Aktivisten kämpfen dafür, dass das Grün erhalten bleibt
"Wir haben die Grünen gewählt, weil sie immer dafür standen, dass Grün wirklich geschützt sein soll. Dass Bürger eben Bürgerrechte haben und ein Bürgerbegehren das höchste Gut mit ist."
Alle, die durch den geplanten Wohnungsbau ihren Kleingarten verlieren, müssen eine Ersatzparzelle erhalten. Die steht Kleingärtnern in Hamburg gesetzlich zu. Der Ersatz wird allerdings durch sogenannte Nachverdichtung geschaffen. Und die hält Benny Rimmler für fatal:
"Das System funktioniert folgendermaßen: Bestehende Parzellen werden geteilt, das heißt, aus einer Parzelle werden zwei gemacht, aus 100 werden 200 oder auch mal 300, je nach Größe."
Rimmler hat mit Gleichgesinnten die "Schreberrebellen" gegründet, weil er seine Interessen durch den herkömmlichen Kleingartenverband nicht vertreten sah. Im Fall von Diekmoor hieße die Nachverdichtung: In den umliegenden Gartenkolonien, die bestehen bleiben, sollen die Parzellen neu aufgeteilt und verkleinert werden. Wer seinen bisherigen Garten verliert, soll dort eine neue, kleinere Parzelle als Ersatz erhalten.
"Das ist die Ursache, warum die Zahl der Parzellen in Hamburg gleichbleibt, die Fläche aber jedes Jahr um 20 Fußballfelder zurückgeht."

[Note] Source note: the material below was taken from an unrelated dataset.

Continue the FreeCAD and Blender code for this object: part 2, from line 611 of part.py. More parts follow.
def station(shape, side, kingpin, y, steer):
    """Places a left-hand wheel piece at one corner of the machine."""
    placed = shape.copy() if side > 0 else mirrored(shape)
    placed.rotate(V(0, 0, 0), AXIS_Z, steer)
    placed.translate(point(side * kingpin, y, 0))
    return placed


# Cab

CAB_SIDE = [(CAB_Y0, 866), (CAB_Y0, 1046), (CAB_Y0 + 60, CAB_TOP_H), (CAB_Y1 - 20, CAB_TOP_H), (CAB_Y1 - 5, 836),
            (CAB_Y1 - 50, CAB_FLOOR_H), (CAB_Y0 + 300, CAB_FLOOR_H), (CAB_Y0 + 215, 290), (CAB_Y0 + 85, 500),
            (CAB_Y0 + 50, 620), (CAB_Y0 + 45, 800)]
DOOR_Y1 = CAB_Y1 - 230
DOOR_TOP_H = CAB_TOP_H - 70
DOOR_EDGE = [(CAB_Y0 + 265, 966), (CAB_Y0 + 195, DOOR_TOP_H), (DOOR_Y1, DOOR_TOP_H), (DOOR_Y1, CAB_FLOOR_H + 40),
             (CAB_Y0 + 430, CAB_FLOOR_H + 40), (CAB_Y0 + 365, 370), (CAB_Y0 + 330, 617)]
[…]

Benny Rimmler von den Schreberrebellen und die Aktivisten im Diekmoor halten das für Etikettenschwindel. Sie wollen weiter dafür kämpfen, dass nicht nur die Parzellen gezählt werden, sondern auch das Grün erhalten bleibt, das die Kleingärten in ihren Augen so wertvoll macht.